» DO THIS: Below this line is a set of entries; quote exactly the lines from the line that contains "Write part 2" to the line that contains "300, 36, 4)]", both lines included.

———

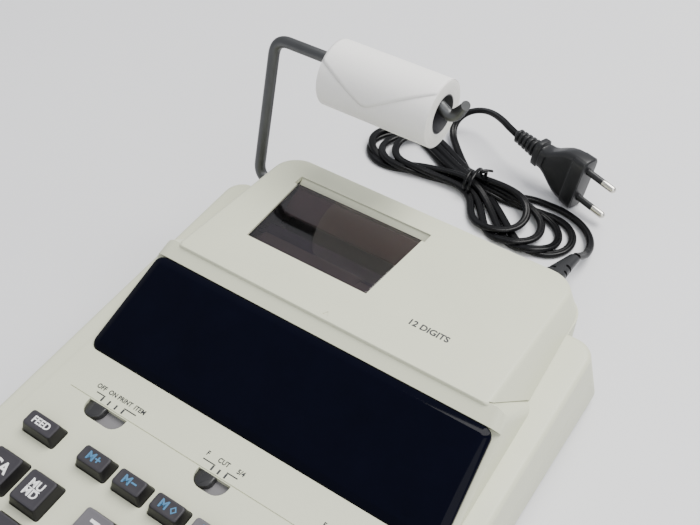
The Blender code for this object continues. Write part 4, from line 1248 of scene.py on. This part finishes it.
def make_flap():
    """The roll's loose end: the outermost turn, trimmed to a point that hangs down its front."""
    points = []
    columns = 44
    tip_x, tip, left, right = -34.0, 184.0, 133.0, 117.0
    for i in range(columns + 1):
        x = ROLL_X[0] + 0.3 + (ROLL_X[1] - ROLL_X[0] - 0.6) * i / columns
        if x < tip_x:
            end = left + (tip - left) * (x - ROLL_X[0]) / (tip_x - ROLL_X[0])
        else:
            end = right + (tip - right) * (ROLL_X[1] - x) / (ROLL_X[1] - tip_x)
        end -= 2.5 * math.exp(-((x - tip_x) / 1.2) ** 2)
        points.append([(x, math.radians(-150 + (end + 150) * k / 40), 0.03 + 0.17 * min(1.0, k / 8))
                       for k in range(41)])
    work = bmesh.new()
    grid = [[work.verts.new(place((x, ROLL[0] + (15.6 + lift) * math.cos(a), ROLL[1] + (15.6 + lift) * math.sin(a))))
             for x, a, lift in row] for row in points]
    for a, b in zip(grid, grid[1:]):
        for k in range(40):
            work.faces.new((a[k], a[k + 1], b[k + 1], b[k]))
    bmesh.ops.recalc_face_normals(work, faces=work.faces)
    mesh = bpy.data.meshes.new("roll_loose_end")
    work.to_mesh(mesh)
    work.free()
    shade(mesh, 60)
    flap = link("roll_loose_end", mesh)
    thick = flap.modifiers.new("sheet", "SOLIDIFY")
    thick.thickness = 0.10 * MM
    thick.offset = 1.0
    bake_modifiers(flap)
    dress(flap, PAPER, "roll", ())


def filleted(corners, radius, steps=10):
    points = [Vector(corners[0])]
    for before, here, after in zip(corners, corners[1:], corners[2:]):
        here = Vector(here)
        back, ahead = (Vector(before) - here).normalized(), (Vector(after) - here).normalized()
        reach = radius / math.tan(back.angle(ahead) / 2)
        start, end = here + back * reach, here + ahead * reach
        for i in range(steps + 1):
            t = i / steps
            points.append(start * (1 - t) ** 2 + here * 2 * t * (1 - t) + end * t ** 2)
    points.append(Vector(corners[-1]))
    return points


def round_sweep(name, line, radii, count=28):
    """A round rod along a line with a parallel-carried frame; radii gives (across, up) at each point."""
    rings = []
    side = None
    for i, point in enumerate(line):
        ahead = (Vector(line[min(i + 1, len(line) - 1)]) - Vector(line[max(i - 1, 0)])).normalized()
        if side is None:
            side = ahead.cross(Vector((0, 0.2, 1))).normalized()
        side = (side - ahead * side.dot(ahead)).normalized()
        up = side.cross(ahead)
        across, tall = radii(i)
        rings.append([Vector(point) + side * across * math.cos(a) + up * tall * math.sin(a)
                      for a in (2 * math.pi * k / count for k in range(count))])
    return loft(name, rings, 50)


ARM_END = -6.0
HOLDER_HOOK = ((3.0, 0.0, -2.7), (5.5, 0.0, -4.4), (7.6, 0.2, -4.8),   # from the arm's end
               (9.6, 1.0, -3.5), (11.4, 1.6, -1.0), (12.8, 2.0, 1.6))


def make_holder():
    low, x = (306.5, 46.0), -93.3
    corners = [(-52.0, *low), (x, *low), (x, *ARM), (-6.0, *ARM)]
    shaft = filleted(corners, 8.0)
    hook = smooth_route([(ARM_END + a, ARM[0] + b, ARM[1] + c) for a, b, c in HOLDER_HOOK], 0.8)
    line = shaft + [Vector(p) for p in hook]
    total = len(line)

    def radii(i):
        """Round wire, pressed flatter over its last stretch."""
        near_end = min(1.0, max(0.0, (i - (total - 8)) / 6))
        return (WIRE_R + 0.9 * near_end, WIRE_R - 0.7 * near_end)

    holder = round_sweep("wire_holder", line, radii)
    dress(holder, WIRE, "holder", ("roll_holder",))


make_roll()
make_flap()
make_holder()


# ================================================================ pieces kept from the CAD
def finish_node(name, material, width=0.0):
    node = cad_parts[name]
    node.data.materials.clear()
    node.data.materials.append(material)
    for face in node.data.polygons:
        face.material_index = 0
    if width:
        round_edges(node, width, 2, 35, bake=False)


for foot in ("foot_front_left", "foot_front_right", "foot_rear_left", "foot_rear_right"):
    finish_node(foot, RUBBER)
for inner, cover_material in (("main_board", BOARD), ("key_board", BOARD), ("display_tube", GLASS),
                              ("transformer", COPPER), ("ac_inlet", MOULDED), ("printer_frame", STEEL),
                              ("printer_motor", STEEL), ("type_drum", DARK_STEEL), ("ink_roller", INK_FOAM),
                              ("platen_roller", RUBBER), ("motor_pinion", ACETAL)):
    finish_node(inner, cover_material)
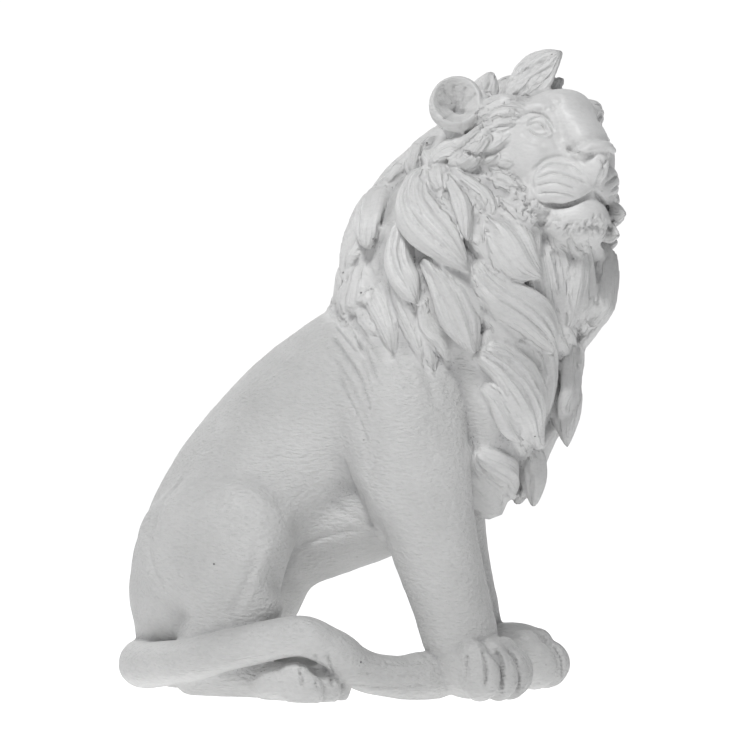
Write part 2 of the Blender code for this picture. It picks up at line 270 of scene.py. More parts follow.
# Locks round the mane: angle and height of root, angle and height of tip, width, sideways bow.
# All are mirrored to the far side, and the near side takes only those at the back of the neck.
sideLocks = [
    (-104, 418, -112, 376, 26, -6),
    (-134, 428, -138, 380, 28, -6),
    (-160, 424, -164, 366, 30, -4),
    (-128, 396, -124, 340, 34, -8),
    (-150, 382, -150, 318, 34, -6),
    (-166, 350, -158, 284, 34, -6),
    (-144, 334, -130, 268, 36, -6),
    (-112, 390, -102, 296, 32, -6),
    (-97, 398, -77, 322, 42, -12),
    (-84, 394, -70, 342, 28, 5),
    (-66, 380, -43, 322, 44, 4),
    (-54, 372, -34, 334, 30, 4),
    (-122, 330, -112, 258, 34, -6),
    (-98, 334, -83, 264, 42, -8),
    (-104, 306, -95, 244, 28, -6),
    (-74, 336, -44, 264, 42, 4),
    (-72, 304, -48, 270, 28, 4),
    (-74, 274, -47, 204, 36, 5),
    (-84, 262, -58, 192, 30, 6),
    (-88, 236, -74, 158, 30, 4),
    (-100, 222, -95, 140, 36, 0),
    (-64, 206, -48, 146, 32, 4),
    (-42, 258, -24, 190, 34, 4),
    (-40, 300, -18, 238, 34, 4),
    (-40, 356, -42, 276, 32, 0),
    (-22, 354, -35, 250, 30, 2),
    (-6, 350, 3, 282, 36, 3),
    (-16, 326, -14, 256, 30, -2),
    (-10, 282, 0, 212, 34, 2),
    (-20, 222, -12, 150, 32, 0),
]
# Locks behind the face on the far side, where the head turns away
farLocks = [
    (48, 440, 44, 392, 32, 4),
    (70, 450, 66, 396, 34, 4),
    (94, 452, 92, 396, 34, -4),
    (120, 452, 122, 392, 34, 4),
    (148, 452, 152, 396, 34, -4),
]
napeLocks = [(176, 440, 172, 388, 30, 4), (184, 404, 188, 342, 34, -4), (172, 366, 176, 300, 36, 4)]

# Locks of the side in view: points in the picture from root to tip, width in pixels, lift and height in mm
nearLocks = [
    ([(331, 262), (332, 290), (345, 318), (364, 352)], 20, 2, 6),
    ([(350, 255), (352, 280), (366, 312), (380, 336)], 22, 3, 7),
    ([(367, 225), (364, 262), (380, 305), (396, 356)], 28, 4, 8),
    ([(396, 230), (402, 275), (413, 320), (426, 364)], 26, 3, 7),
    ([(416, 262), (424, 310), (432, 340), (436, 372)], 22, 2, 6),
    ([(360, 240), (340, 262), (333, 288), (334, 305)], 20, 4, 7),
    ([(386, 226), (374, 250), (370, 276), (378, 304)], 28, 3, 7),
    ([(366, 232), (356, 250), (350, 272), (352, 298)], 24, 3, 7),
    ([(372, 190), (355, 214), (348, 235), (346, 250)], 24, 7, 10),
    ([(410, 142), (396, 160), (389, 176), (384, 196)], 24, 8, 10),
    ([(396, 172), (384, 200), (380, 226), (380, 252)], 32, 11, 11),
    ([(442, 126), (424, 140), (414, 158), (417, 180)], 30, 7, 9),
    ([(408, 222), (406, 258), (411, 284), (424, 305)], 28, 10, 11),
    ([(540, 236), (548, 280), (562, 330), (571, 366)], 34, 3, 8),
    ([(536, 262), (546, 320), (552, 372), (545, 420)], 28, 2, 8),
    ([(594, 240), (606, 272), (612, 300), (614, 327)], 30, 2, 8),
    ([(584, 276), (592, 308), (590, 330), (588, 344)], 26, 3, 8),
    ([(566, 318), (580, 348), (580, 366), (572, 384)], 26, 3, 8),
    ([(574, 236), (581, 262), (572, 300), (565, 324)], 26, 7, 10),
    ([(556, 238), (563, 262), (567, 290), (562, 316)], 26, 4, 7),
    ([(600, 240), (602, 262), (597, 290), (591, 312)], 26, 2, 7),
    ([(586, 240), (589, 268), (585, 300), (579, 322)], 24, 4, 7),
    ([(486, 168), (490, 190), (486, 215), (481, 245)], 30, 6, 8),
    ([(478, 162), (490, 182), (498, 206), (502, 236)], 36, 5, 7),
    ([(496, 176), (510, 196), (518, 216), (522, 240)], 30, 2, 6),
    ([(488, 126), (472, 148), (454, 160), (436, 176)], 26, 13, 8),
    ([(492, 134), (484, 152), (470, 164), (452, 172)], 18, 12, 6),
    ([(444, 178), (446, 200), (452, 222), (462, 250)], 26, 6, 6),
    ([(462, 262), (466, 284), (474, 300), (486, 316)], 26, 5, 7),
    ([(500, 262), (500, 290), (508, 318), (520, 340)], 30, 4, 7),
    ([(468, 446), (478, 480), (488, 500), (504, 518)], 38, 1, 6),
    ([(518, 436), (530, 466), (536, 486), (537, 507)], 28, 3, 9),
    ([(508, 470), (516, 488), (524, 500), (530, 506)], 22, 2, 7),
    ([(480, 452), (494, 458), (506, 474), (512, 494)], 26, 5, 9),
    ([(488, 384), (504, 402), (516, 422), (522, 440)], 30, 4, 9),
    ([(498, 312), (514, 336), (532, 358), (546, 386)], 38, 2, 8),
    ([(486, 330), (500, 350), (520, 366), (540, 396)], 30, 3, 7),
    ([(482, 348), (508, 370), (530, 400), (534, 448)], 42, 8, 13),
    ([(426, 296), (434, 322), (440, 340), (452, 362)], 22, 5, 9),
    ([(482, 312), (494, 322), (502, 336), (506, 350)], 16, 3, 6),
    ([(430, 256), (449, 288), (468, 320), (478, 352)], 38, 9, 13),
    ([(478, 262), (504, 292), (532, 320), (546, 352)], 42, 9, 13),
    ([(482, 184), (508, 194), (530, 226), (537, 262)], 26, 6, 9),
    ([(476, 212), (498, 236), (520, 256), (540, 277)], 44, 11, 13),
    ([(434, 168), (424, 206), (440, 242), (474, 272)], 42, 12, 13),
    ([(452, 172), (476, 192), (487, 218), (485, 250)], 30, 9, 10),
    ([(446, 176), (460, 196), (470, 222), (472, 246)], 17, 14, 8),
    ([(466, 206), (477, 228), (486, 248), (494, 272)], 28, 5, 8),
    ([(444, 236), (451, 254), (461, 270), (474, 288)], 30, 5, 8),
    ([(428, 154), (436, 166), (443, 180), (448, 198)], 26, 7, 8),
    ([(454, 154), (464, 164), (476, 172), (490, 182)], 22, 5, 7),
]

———

» ANSWER TO THE TASK:
Write part 2 of the Blender code for this picture. It picks up at line 270 of scene.py. More parts follow.
# Locks round the mane: angle and height of root, angle and height of tip, width, sideways bow.
# All are mirrored to the far side, and the near side takes only those at the back of the neck.
sideLocks = [
    (-104, 418, -112, 376, 26, -6),
    (-134, 428, -138, 380, 28, -6),
    (-160, 424, -164, 366, 30, -4),
    (-128, 396, -124, 340, 34, -8),
    (-150, 382, -150, 318, 34, -6),
    (-166, 350, -158, 284, 34, -6),
    (-144, 334, -130, 268, 36, -6),
    (-112, 390, -102, 296, 32, -6),
    (-97, 398, -77, 322, 42, -12),
    (-84, 394, -70, 342, 28, 5),
    (-66, 380, -43, 322, 44, 4),
    (-54, 372, -34, 334, 30, 4),
    (-122, 330, -112, 258, 34, -6),
    (-98, 334, -83, 264, 42, -8),
    (-104, 306, -95, 244, 28, -6),
    (-74, 336, -44, 264, 42, 4),
    (-72, 304, -48, 270, 28, 4),
    (-74, 274, -47, 204, 36, 5),
    (-84, 262, -58, 192, 30, 6),
    (-88, 236, -74, 158, 30, 4),
    (-100, 222, -95, 140, 36, 0),
    (-64, 206, -48, 146, 32, 4),
    (-42, 258, -24, 190, 34, 4),
    (-40, 300, -18, 238, 34, 4),
    (-40, 356, -42, 276, 32, 0),
    (-22, 354, -35, 250, 30, 2),
    (-6, 350, 3, 282, 36, 3),
    (-16, 326, -14, 256, 30, -2),
    (-10, 282, 0, 212, 34, 2),
    (-20, 222, -12, 150, 32, 0),
]
# Locks behind the face on the far side, where the head turns away
farLocks = [
    (48, 440, 44, 392, 32, 4),
    (70, 450, 66, 396, 34, 4),
    (94, 452, 92, 396, 34, -4),
    (120, 452, 122, 392, 34, 4),
    (148, 452, 152, 396, 34, -4),
]
napeLocks = [(176, 440, 172, 388, 30, 4), (184, 404, 188, 342, 34, -4), (172, 366, 176, 300, 36, 4)]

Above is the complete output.